Extracting Salivón seeds from fruits.
Once the seeds are collected various things happen. First off we maintain a photographic record of the seeds and their appearance for future reference. Next we do various experimental germination trays, so see what works best (direct in soil, soaked for 24 or 48 hours, fired to crack seed cover, rubbing sand paper on germination end of seed etc.). This data is of course recorded. Once the seeds sprout we transfer them to planting bags containing soil that has been treated for bacteria and fungi.  Usually larger than normal planting bags are used, because we do not fully understand the type of early root system these native trees produce, so that is something we monitor. The seedlings are then placed in the tree nursery where we observe their early growth. This is usually an indication of root development as well, which in turn lets us determine how soon the seedling can be transferred to the open field. While in the nursery the seedlings are provided with some shade, but we try to remove the shade once growth starts, so that the little trees can better withstand the conditions they will encounter once planted in the field.

Saladillo blanco sprouting table.
Native trees pose special problems for us at La Pedregoza, because in Vichada’s Orinoco River basin many of these trees are adapted to inundation forest and low lying area conditions. That means they may require annual flooding. It is hard to do soil preparation in low lying areas, as the soil may be very wet and soft, making mechanical soil preparation difficult. It also affects how we apply lime to balance soil pH, fertilizer and organic material, as flooding may wash those substances away before the tree can make use of them. Part of what we do is to plant native trees in both low lying areas, and in areas with better drainage. For example, even though Congrio (Acosmium nitens) typically grows in the inundation forest, we have experienced better growth results with this species in less humid areas, than in low-lying inundation areas. Once again all of this data is collected and tracked.

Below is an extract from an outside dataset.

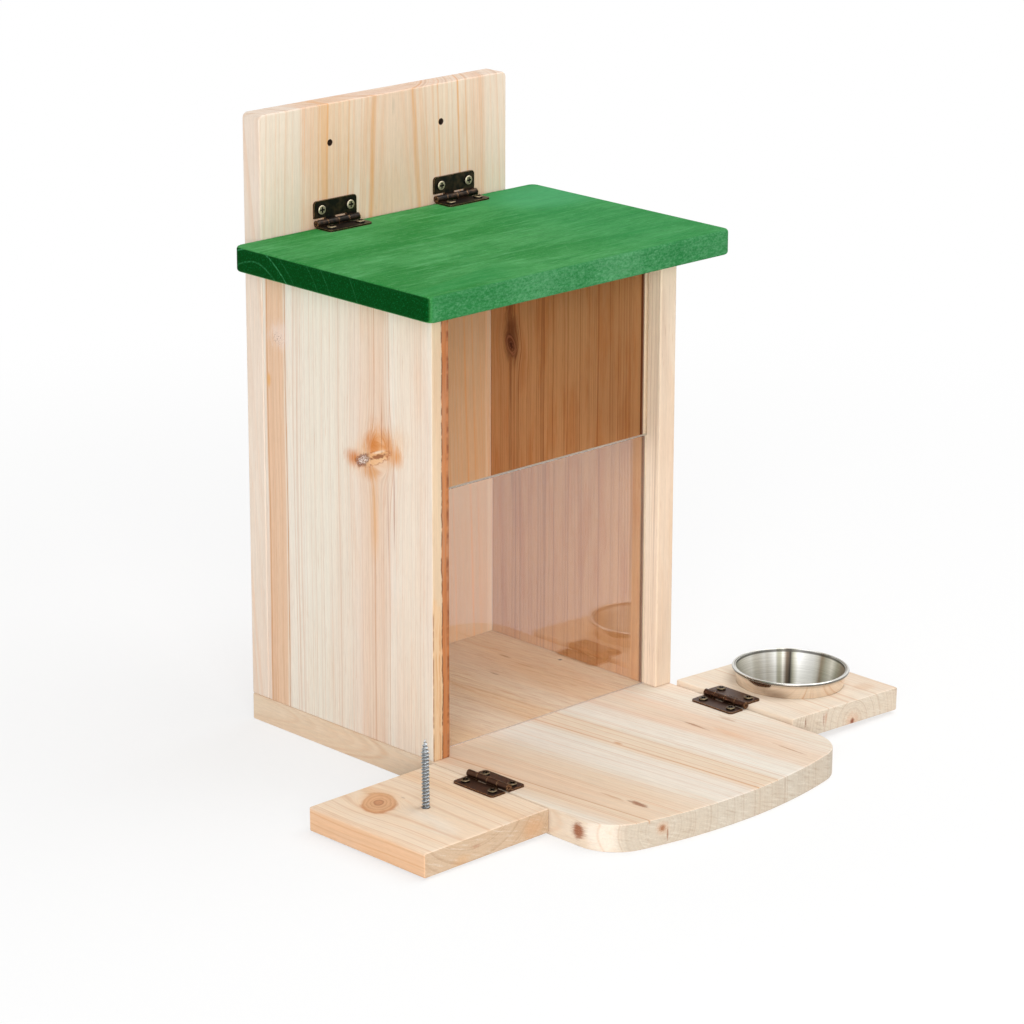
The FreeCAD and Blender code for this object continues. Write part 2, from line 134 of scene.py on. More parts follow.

Ripe Acosmium nitens seed pods.
Our long term goal to become a seed bank for native tree species is shared with the Omacha Foundation and with Europe’s Tree-Nation. Our common goal is to conserve species that are endangered, vulnerable or threatened. It is our believe that if we can commercialize those species, by providing access to seeds, germination and planting instructions and information on growth expectations and carbon sequestration, then other plantations will start to cultivate these species. That will reduce or remove the pressure those species experience in natural forests, reduce illegal logging and allow for the species to recover over time. Commercializing a species may appear to some to be an unwelcome development, but it is a process that is most likely to prevent a species’ extinction and to have an impact on maintaining and conserving biodiversity.

Congrio seeds are like apple seeds.
Dexter B. Dombro is one of the founders of Amazonia Reforestation, CO2 Tropical Trees and of the Reserva Natural La Pedregoza in Vichada, Colombia. La Pedregoza is one of the featured plantations within Tree-Nation. Dexter is a member of the IUCN’s World Commission on Protected Areas and is dedicated to biodiversity conservation in the Orinoco River basin. The La Pedregoza plantation was founded in 2007.